Dataset excerpts >>
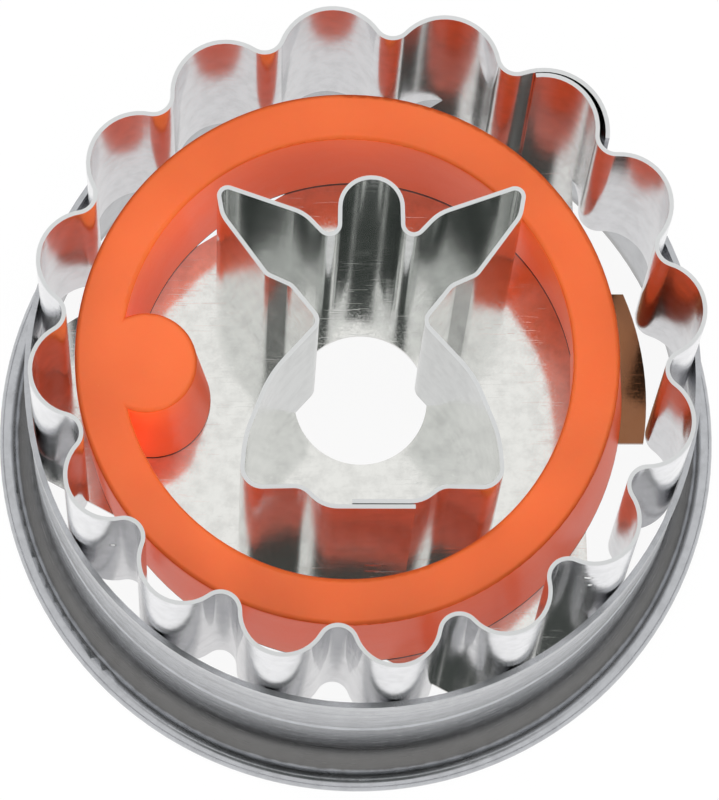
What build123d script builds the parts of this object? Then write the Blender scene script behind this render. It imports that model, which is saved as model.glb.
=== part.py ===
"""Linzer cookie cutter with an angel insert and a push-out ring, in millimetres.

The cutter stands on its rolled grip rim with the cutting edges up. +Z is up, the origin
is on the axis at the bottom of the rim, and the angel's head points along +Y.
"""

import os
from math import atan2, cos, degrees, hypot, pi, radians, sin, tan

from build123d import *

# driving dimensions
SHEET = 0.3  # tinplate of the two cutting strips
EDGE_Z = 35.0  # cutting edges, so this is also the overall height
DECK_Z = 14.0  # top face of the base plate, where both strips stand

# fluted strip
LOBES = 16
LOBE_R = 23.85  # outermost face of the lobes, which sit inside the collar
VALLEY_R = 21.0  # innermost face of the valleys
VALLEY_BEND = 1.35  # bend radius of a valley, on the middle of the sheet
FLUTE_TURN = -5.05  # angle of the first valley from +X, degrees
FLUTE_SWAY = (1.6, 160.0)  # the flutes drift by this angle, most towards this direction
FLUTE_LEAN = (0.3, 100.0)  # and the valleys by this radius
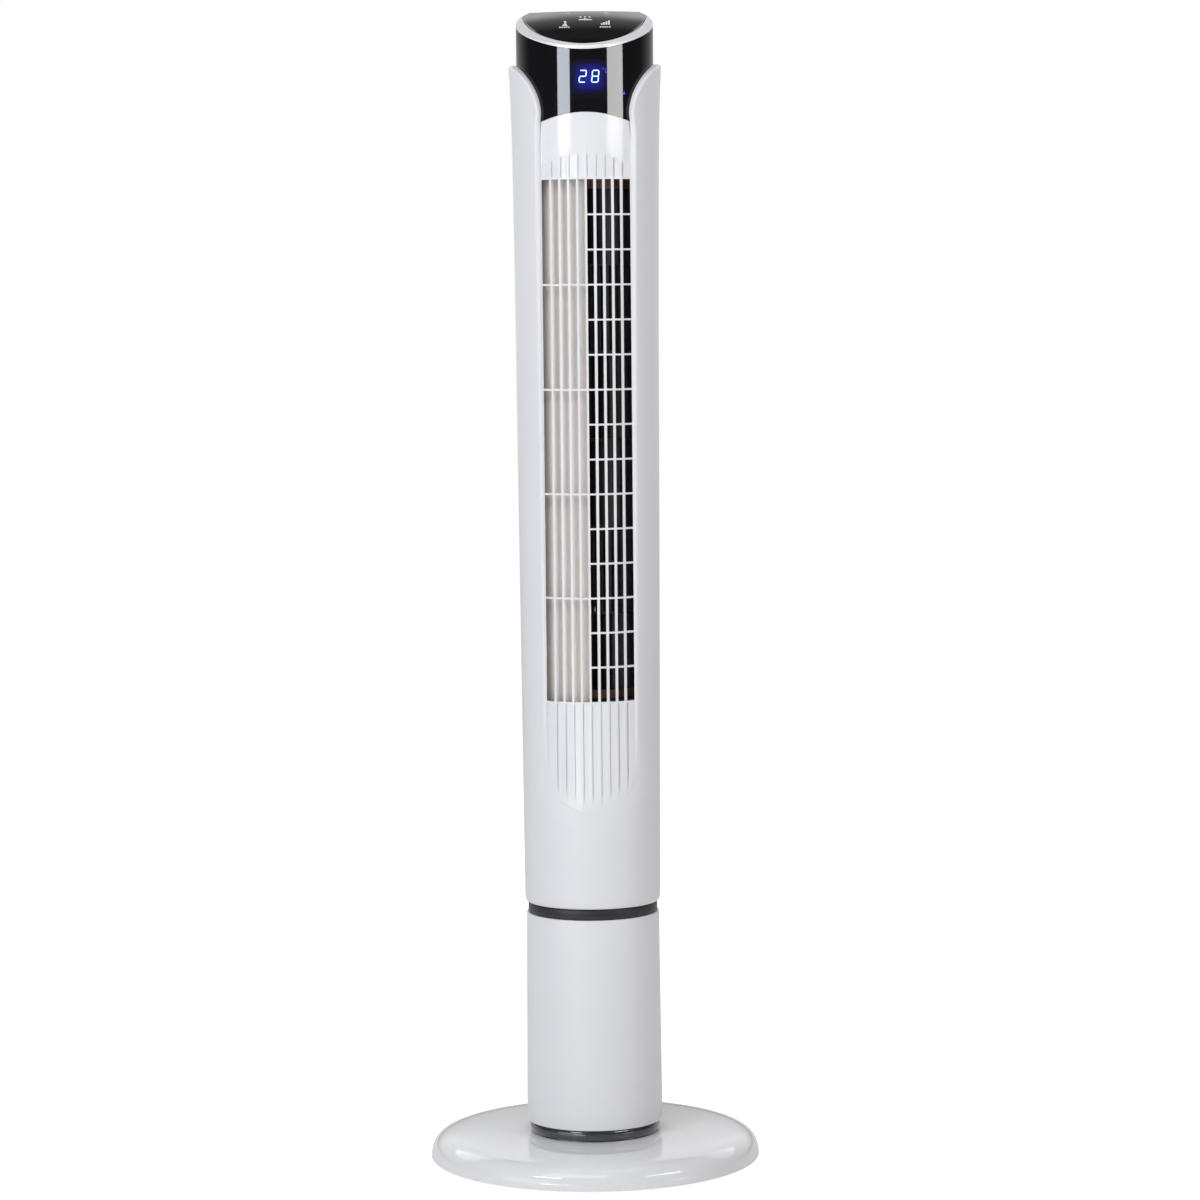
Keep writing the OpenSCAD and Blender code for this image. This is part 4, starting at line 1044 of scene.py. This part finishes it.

What needs to be done >> Please repeat the listing above in full and exactly.

Reply to the task >>
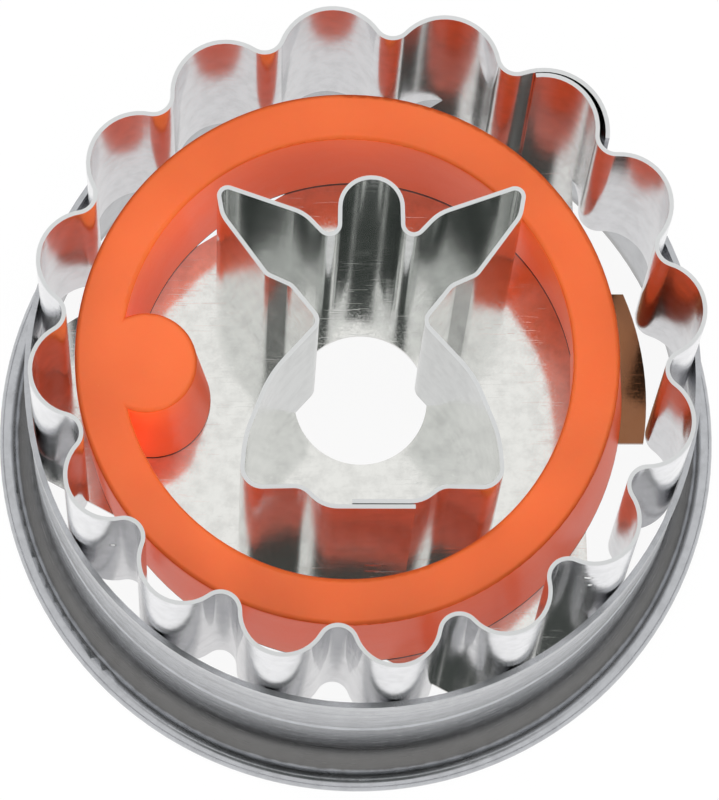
What build123d script builds the parts of this object? Then write the Blender scene script behind this render. It imports that model, which is saved as model.glb.
=== part.py ===
"""Linzer cookie cutter with an angel insert and a push-out ring, in millimetres.

The cutter stands on its rolled grip rim with the cutting edges up. +Z is up, the origin
is on the axis at the bottom of the rim, and the angel's head points along +Y.
"""

import os
from math import atan2, cos, degrees, hypot, pi, radians, sin, tan

from build123d import *

# driving dimensions
SHEET = 0.3  # tinplate of the two cutting strips
EDGE_Z = 35.0  # cutting edges, so this is also the overall height
DECK_Z = 14.0  # top face of the base plate, where both strips stand

# fluted strip
LOBES = 16
LOBE_R = 23.85  # outermost face of the lobes, which sit inside the collar
VALLEY_R = 21.0  # innermost face of the valleys
VALLEY_BEND = 1.35  # bend radius of a valley, on the middle of the sheet
FLUTE_TURN = -5.05  # angle of the first valley from +X, degrees
FLUTE_SWAY = (1.6, 160.0)  # the flutes drift by this angle, most towards this direction
FLUTE_LEAN = (0.3, 100.0)  # and the valleys by this radius
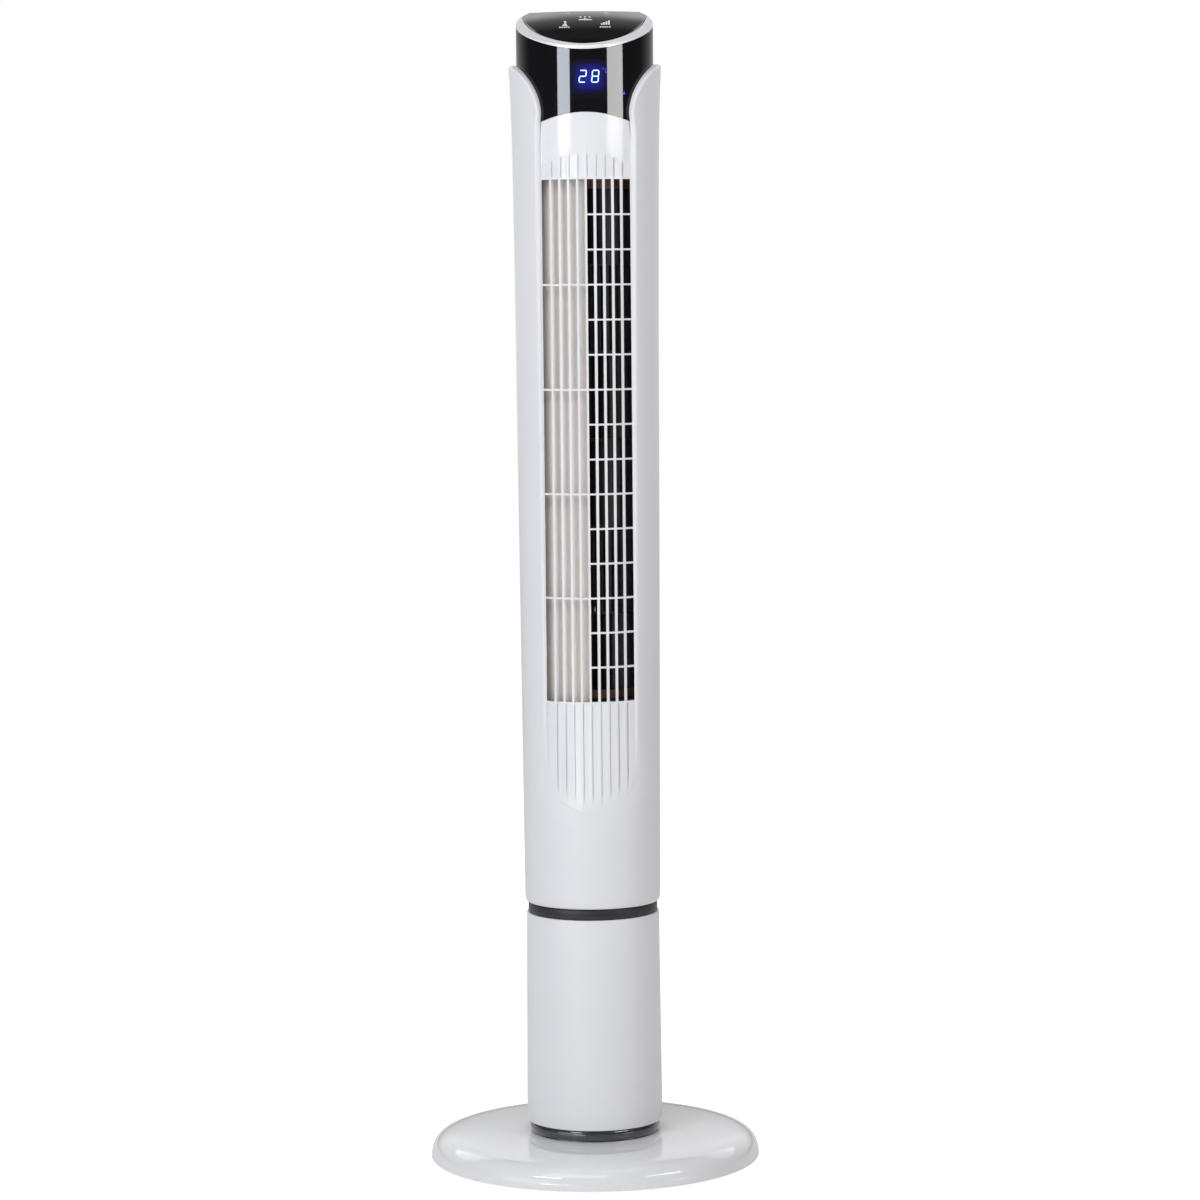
Keep writing the OpenSCAD and Blender code for this image. This is part 4, starting at line 1044 of scene.py. This part finishes it.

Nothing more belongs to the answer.